Nebraska voters will decide ballot measure to prohibit slavery as criminal punishment in 2020


Voters in Nebraska will decide a ballot measure on November 3, 2020, to repeal constitutional language allowing for enslavement and servitude as punishments for crime.
 
Like the Thirteenth Amendment of the U.S. Constitution, the Nebraska State Constitution prohibits slavery and involuntary servitude, except as a punishment for crimes.
 
Nebraska’s proposal to repeal the exception for criminal punishments follows a similar change that voters made in neighboring Colorado in 2018. Colorado Amendment A passed with 66.2 percent of the vote. The Utah and Vermont legislatures are also considering bills for ballot measures to repeal the criminal punishments exception from their state constitutions during their 2019 legislative sessions.
 
The unicameral Nebraska State Senate voted 44-0 to refer the constitutional amendment to the ballot.

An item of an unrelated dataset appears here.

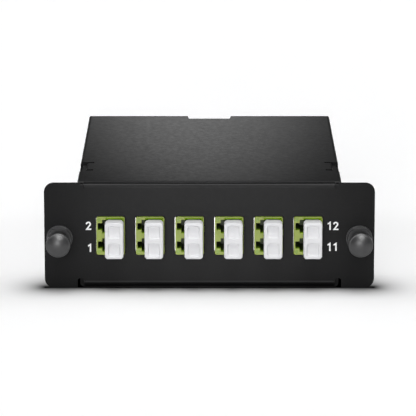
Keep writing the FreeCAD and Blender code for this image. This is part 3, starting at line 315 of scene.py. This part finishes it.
# %% [markdown]
# ## Metals and ceramic
#
# The spring clips are bright rolled strip, with long faint lines along the rolling direction. The
# screws are blackened steel, and the sleeves and ferrules are polished white ceramic. Stretching one
# noise sixty times longer along one axis than across it gives rolling lines.

# %% Make the metals and the ceramic
def rolled_steel(name, colour, rough, metallic=1.0):
    material, tree, shader, where = new_finish(name, Metallic=metallic)
    lines = noise(tree, where, 0.05, detail=2.0, stretch=(60, 1, 1))
    stain = noise(tree, where, 2.5, detail=3.0)
    feed(tree, shader.inputs["Base Color"],
         blend_colours(tree, stain, colour, tuple(part * 0.8 for part in colour)))
    feed(tree, shader.inputs["Roughness"], rough + (lines - 0.5) * 0.2 + (stain - 0.5) * 0.15)
    bump(tree, shader, lines, 0.004)
    return material


spring = rolled_steel("spring_steel", (0.56, 0.56, 0.55), 0.3)
black_steel = rolled_steel("black_steel", (0.06, 0.06, 0.065), 0.34, metallic=0.7)
ceramic = plastic("white_ceramic", (0.86, 0.85, 0.82), (0.82, 0.81, 0.78), 0.12,
                  grain_depth=0.001, IOR=1.9)
print("metals and ceramic ready")

# %% [markdown]
# ## Which node wears which finish
#
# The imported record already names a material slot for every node. Reading the slot from the record
# keeps this list short: one finish for each slot.

# %% Dress the nodes
by_slot = {"black_powder_coat": chassis_coat, "lime_plastic": lime, "white_plastic": white,
           "black_nylon": nylon, "black_plastic": black, "spring_steel": spring,
           "black_steel": black_steel, "white_ceramic": ceramic, "blue_plastic": blue,
           "aqua_jacket": aqua, "fibre_jacket": lime_jacket}


def base_name(text):
    """The name without the number that Blender adds to a copy."""
    return text.split(".")[0]


for name, item in nodes.items():
    slot = base_name(item.data.materials[0].name) if item.data.materials else "black_plastic"
    if slot not in by_slot:
        print("no finish for", name, slot)
        slot = "black_plastic"
    item.data.materials.clear()
    item.data.materials.append(lid_coat if name == "lid" else by_slot[slot])
print("dressed", len(nodes), "nodes")

# %% [markdown]
# ## Printed port numbers
#
# The numbers beside the first and the last adapter are pad-printed in white ink, with strokes of even
# width and round ends. Each stroke is a ribbon: a line through a few points, with a half circle at
# each end, lifted from the coat by the thickness of the ink. Text from a font would bring a typeface
# into the model, and its outlines are harder to keep even at this size.

# %% Draw a stroke
INK = 0.03 * MM  # thickness of the print
UNDER = 0.002 * MM  # how deep its back reaches into the coat
STROKE = 0.50 * MM
ROUND_END = 9  # points on a stroke's half-round end, of which the two on its sides are left out


def tube_faces(count, around):
    """Faces of a closed tube of rings: quads join each ring to the next, and both ends are capped."""
    index = np.arange(count * around).reshape(count, around)
    following = np.roll(index, -1, axis=1)
    quads = np.stack([index[:-1], following[:-1], following[1:], index[1:]], axis=-1)
    return [*quads.reshape(-1, 4).tolist(), index[0][::-1].tolist(), index[-1].tolist()]


def ring_mesh(name, rings, material):
    """A closed mesh from an array of rings with shape (rings, points, 3)."""
    mesh = bpy.data.meshes.new(name)
    mesh.from_pydata(rings.reshape(-1, 3).tolist(), [], tube_faces(*rings.shape[:2]))
    mesh.materials.append(material)
    mesh.validate()
    item = bpy.data.objects.new(name, mesh)
    bpy.context.scene.collection.objects.link(item)
    return item


def stroke_outline(points, width):
    """Outline of a ribbon: the line moved half a width to each side, with a half circle at each end."""
    line = np.array(points, float)
    run = np.diff(line, axis=0)
    run /= np.linalg.norm(run, axis=1)[:, None]
    bend = np.vstack([run[:1], run[:-1] + run[1:], run[-1:]])
    bend /= np.linalg.norm(bend, axis=1)[:, None]
    side = np.stack([-bend[:, 1], bend[:, 0]], axis=1)
    joint = np.vstack([run[:1], run])
    reach = 1 / np.clip(np.abs((bend * joint).sum(1)), 0.5, 1)
    left = line + side * (reach * width / 2)[:, None]
    right = line - side * (reach * width / 2)[:, None]
    turn = np.linspace(0, math.pi, ROUND_END)[1:-1]

    def end(centre, across, along):
        return (centre + width / 2 * (np.cos(turn)[:, None] * across
                                      + np.sin(turn)[:, None] * along))

    far = end(line[-1], side[-1], run[-1])
    start = end(line[0], -side[0], -run[0])
    return np.vstack([left, far, right[::-1], start])


def ink_stroke(name, points, left, low, height, material):
    """One printed stroke. Points are in units of the digit's height, from its lower left corner."""
    outline = stroke_outline(np.array(points) * height + [left, low], STROKE)
    front = float(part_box("chassis")[0].y)
    rings = np.zeros((2, len(outline), 3))
    rings[:, :, 0] = outline[:, 0]
    rings[:, :, 2] = outline[:, 1]
    rings[0, :, 1] = front + UNDER
    rings[1, :, 1] = front - INK
    return ring_mesh(name, rings, material)


print("ink is", INK / MM, "mm thick")

# %% [markdown]
# ## The digits
#
# Only two digits are needed. The one is a short flag and a stem. The two is most of a circle, a
# straight diagonal and a foot. The arc is worked out from its angle, so that it is round.

# %% Print the numbers
ink = plastic("white_ink", (0.92, 0.92, 0.92), (0.86, 0.86, 0.86), 0.55, grain_depth=0.003, IOR=1.45)
angle = np.radians(np.linspace(165, -38, 15))
bowl = np.stack([0.27 + 0.215 * np.cos(angle), 0.695 + 0.215 * np.sin(angle)], axis=1)
ONE = [[(0.09, 0.76), (0.30, 0.91), (0.30, 0.09)]]
TWO = [[*bowl.tolist(), (0.085, 0.09), (0.52, 0.09)]]
HEIGHT = 2.85 * MM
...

Sen. Justin T. Wayne (D-13) introduced the constitutional amendment.
 
The measure is the first certified in Nebraska for the 2020 ballot. The 2019 Nebraska legislative session is projected to run through June 6, 2019, during which time additional ballot measures could be referred. Citizen groups have until July 2020 to file signatures for ballot initiatives.
 
In Nebraska, voters have rejected 34 of 54 of the constitutional changes proposed by the state legislature between 1996 and 2018.